5. Sri Deepak L. Aswani hereby agrees to pay the amount due to Kanyalal Makhija and Vishnudas L. Aswani and Sri Lachmandas Aswani respectively as per the accounts within six months from 1st October, 1981 without interest. In case full payment is not made before the expiry of six months, any amount outstanding as on that date shall be paid over to the respective parties with interest at the rate of 24% p.a. from 1st April, 1982.
6. Sri Deepak L. Aswani alone has full right, liberty, authority and responsibility to collect all the amounts and outstanding due to the dissolved partnership with power to appropriate the same for his use, benefit and ask for, demand, sue, recover receive, compromise, sign and give full and effectual receipts and discharges for all the debts, outstandings, liability due to or otherwise belonging to the said dissolved partnership and to settle all accounts, matters, and things whatsoever relating to the dissolved partnership.
7. Sri Deepak L. Aswani shall alone be responsible solely and exclusively liable for the payments of debts, liabilities of said dissolved partnership and also all future rent of the business premises and further shall indemnify and keep indemnified Sri Vishnudas L. Aswani and Sri Kanyalal Makliija and Sri Lachmandas Aswani from all actions, proceedings, costs, claims and demands in respect of the dissolved partnership.
8. All tax liabilities in respect of the dissolved partnership upto the date of dissolution shall be borne and paid by the erstwhile partners in their respective shares.
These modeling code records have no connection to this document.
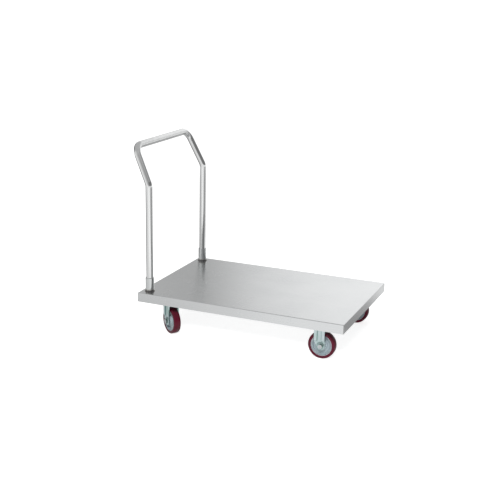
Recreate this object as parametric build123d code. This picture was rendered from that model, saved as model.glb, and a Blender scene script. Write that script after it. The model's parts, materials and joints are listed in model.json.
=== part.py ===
from build123d import *
import math
import os

# Platform cart: a folded sheet deck on channels, a bent tube handle in two collars,
# two fixed casters at the front (+X) and two swivel casters under the handle (-X).
# Millimetres, +Z up. The origin is on the floor, at the middle of the bounding box.
# Left is +Y and right is -Y.

# Deck sheet
deck_length = 1000.0
deck_width = 660.0
sheet = 1.5
rim_depth = 43.0
rim_lip = 12.0
fold_radius = 3.0

# Cross channels and ribs under the sheet
channel_depth = 30.0
channel_wall = 2.0
rib_width = 40.0
rib_wall = 1.5
rib_spacing = 200.0
rib_count = 3
weld_gap = 0.5

# Handle tube
tube_diameter = 32.0
tube_wall = 1.5
handle_height = 882.0
post_inset_end = 40.0
post_inset_side = 48.0
bend_height = 505.0
handle_rake = 81.0
handle_taper = 20.0
bend_radius = 50.0
corner_radius = 50.0

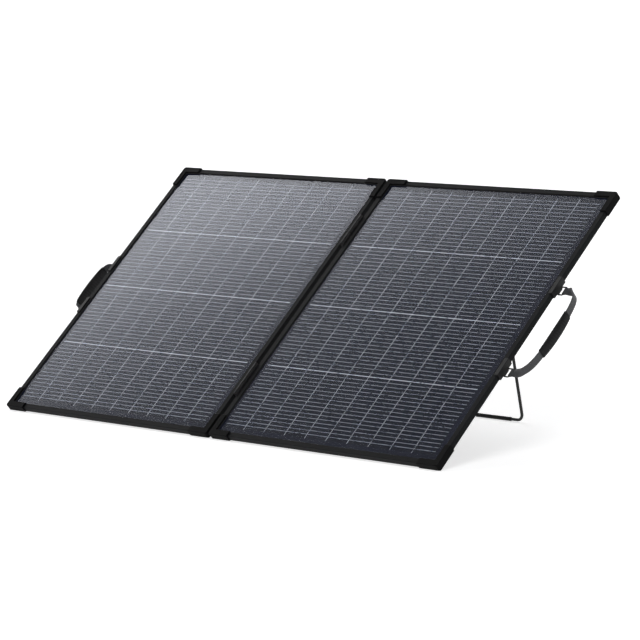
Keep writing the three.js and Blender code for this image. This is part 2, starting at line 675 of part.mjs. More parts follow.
for (const side of ["right", "left"]) {
  const panel = new THREE.Group();
  panel.position.x = ((side === "right" ? 1 : -1) * (SEAM_GAP + PANEL_W)) / 2;
  tilted.add(panel);
  addFrame(panel, side);
  addGuards(panel, side);
  addLaminate(panel, side);
  addCrossBar(panel, side);
  addJunctionBox(panel, side);
  addLeg(panel, side);
  addLegMounts(panel, side);
  addHandle(panel, side);
}
addHinges(tilted);

// The origin is the middle of the footprint, at the ground.
suitcase.updateMatrixWorld(true);
const bounds = new THREE.Box3().setFromObject(suitcase, true);
const middle = bounds.getCenter(new THREE.Vector3());
tilted.position.set(-middle.x, -middle.y, -bounds.min.z);

export default suitcase;
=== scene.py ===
import json
import math

import bmesh
import bpy
from mathutils import Matrix, Vector


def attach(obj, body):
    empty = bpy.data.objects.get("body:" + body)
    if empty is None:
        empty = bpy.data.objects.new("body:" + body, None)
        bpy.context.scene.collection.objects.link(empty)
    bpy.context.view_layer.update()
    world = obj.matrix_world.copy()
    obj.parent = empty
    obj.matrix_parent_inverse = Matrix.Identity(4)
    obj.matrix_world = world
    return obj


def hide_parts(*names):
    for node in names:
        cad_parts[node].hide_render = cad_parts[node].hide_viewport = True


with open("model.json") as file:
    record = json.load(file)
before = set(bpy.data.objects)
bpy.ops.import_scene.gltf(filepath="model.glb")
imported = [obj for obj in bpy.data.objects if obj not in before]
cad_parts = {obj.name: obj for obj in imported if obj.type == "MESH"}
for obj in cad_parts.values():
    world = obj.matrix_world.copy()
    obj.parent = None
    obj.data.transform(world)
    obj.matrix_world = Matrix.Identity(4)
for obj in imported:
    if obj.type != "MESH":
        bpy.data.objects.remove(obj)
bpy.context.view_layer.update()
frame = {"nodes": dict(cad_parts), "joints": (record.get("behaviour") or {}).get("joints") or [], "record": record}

# ---- Dimensions in millimetres, most of them shared with the CAD part ----------------------
PANEL_W, PANEL_H, SEAM_GAP = 668, 784, 12
RAIL_FACE, FRAME_DEPTH = 12.5, 13.5
GLASS_TOP = 2.9
SHEET_TOP, SHEET_THICK, SHEET_INSET = 6.02, 0.5, 2.3
HINGE_AXIS_Z = 3.4
LEG_HALF_WIDTH, LEG_LENGTH, LEG_OPEN = 85, 401.55, math.radians(60.9)
LEG_PIVOT_Y, LEG_PIVOT_DEPTH = 227.8, 20.5
ROD_R, ROD_BEND, STUB_BEND, STUB_END = 3.5, 16, 4, 104
SLEEVE_R, SLEEVE_LENGTH = 4.6, 103
BOX_HALF_X, BOX_HALF_Y, BOX_Y, BOX_FRONT, BOX_BACK, LID_BACK = 46, 34, 306, 7.29, 18, 21
RING_AXIS_OUT, RING_AXIS_DEPTH, RING_REACH, RING_HALF, RING_R = 0.4, 16.9, 13.6, 11, 1.6
STRAP_DEPTH, STRAP_START = 14.5, 17
SIGNS = {"right": 1, "left": -1}  # which way a panel's outer edge lies along x
HANDLES = {
    "right": dict(spacing=117.5, reach=63.5, power=3.3, grip_at=-4.5, grip=114, bulge=5, twist=30),
    "left": dict(spacing=68, reach=36.5, power=5.2, grip_at=0, grip=114, bulge=6, twist=15),
}

# ---- Places ---------------------------------------------------------------------------------
MM = 0.001
FOLD = next(j for j in frame["joints"] if j["name"] == "fold")
ACROSS = Vector((1, 0, 0))
UP = Vector(FOLD["axis"]).normalized()
OUT = ACROSS.cross(UP)
SEAM = Vector(FOLD["pos_m"]) - OUT * HINGE_AXIS_Z * MM


def basis(x_axis, y_axis, z_axis, origin):
    m = Matrix((x_axis, y_axis, z_axis)).transposed().to_4x4()
    m.translation = origin
    return m


def panel_place(side):
    """The panel's own flat frame: x across, y up the panel, z out of the glass."""
    return basis(ACROSS, UP, OUT, SEAM + ACROSS * SIGNS[side] * (SEAM_GAP + PANEL_W) / 2 * MM)


def leg_place(side):
    m = panel_place(side) @ Matrix.Translation(
        Vector((0, LEG_PIVOT_Y, -LEG_PIVOT_DEPTH)) * MM
    )
    return m @ Matrix.Rotation(LEG_OPEN, 4, "X")


# ---- Materials ------------------------------------------------------------------------------
def new_material(name):
    mat = bpy.data.materials.new(name)
    mat.use_nodes = True
    tree = mat.node_tree
    return mat, tree, tree.nodes["Principled BSDF"]


def node(tree, kind, inputs=None, **settings):
    n = tree.nodes.new(kind)
    for key, value in settings.items():
        setattr(n, key, value)
    for key, value in (inputs or {}).items():
        if isinstance(value, bpy.types.NodeSocket):
            tree.links.new(value, n.inputs[key])
        else:
            n.inputs[key].default_value = value
    return n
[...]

So also any refunds due, from income-tax, sales-tax and any other departments shall be received by them in their profit sharing ratio.
9. All the parties hereto shall respectively sign, execute and do all such further documents, deeds, forms and such other things as the other party may reasonably require for completely effectuating this dissolution.
10. It is hereby agreed and declared between the parties concerned that in view of the circumstances under which the dissolution has taken place, it has been decided that no valuation need be made and none of the parties have any share therein.
11. Sri Deepak L. Aswani shall alone be entitled to take over and carry on the business relating to the dissolved partnership either by himself with any person or persons and he is at liberty to carry on the business in any mode they like and Vishnudas L. Aswani and Kanyalal Makhjja and Sri Lachmandas and sons shall not have any right responsibility, claim whatsoever in this regard.
Accordingly, Sri Deepak L. Aswani had taken over the business. For securing financial assistance and help in running the business he in turn constituted a partnership with two other persons and this partnership is witnessed by an instrument dated 1st October, 1981.
Thus, the old firm was dissolved with effect from 1-10-1981 by the mutual consent of all the partners. This is one of the modes prescribed under Section 40 of the Indian Partnership Act, 1932, which reads as follows : -- 40. Dissolution by agreement - A firm shall be dissolved with the consent of all the partners or in accordance with a contract between the partners.
Dissolution of the firm is defined in Section 39 of the above Act as under :-- 39. The dissolution of a partnership between all the partners of a firm is called the 'dissolution of the firm'.
In the assessee's case, the dissolution of the firm is evidenced by a deed of dissolution dated 5-10-1981 with effect from 1-10-1981. A perusal of the dissolution deed extracted above would demonstrate that it was not merely a paper dissolution, but a dissolution in pith and substance of the matter in that an account of the stock, assets, liabilities etc., had been taken and the amounts due to the erstwhile partners of the firm had been determined and accepted by all the partners. As a result of the dissolution one of the erstwhile partners had taken over the business and has accepted the liabilities arising under the deed of dissolution. Thus factually the partnership has come to an end. The reason for constituting another partnership with effect from 1-10-1981 by one of the erstwhile partners along with two other different persons is stated to be the need for financial help and assistance and accordingly the new firm was constituted which is also evidenced by an instrument in writing. Therefore, it cannot be said that there was only a change in the constitution of the firm so far as the assessee is concerned and even by applying the ratio and the obiter dictum of the Hon'ble High Court of Kerala laid down in the case of Excel Productions' (supra) we hold that this is not a case falling within the provisions of Section 187 of the Income-tax Act, 1961. The case is squarely governed by the recent decision of the Kerala High Court in United Coir Works v. CIT. Therefore, two assessments should have been made one in relation to the period from 1-4-1981 to 30-9-1981 and another in relation to the period from 1-10-1981 to 31-3-1982. In this view of the matter, we confirm the protective assessments as regular assessments and cancel the single assessment for the entire period as has been done by the Income-tax Officer.
(iv) Tax paid should be treated as advance tax and interest under Section 214 should be granted.
Of the points raised above, we find that only the issue regarding the disallowance of a part of depreciation was raised in ground No. 6 before the CIT (Appeals), but the learned first appellate authority had not dealt with the same. The other points were not agitated before the first appellate authority and, therefore, we cannot permit the assessee to raise those points for the first time before us.
6. But the dispute on the quantum of depreciation arises only in ITA No. 459 (Coch.)/ 1986. We, therefore, restore ITA No. 459 (Coch.)/1986 to the file of the CIT(Appeals) with a direction to resolve the issue in accordance with law.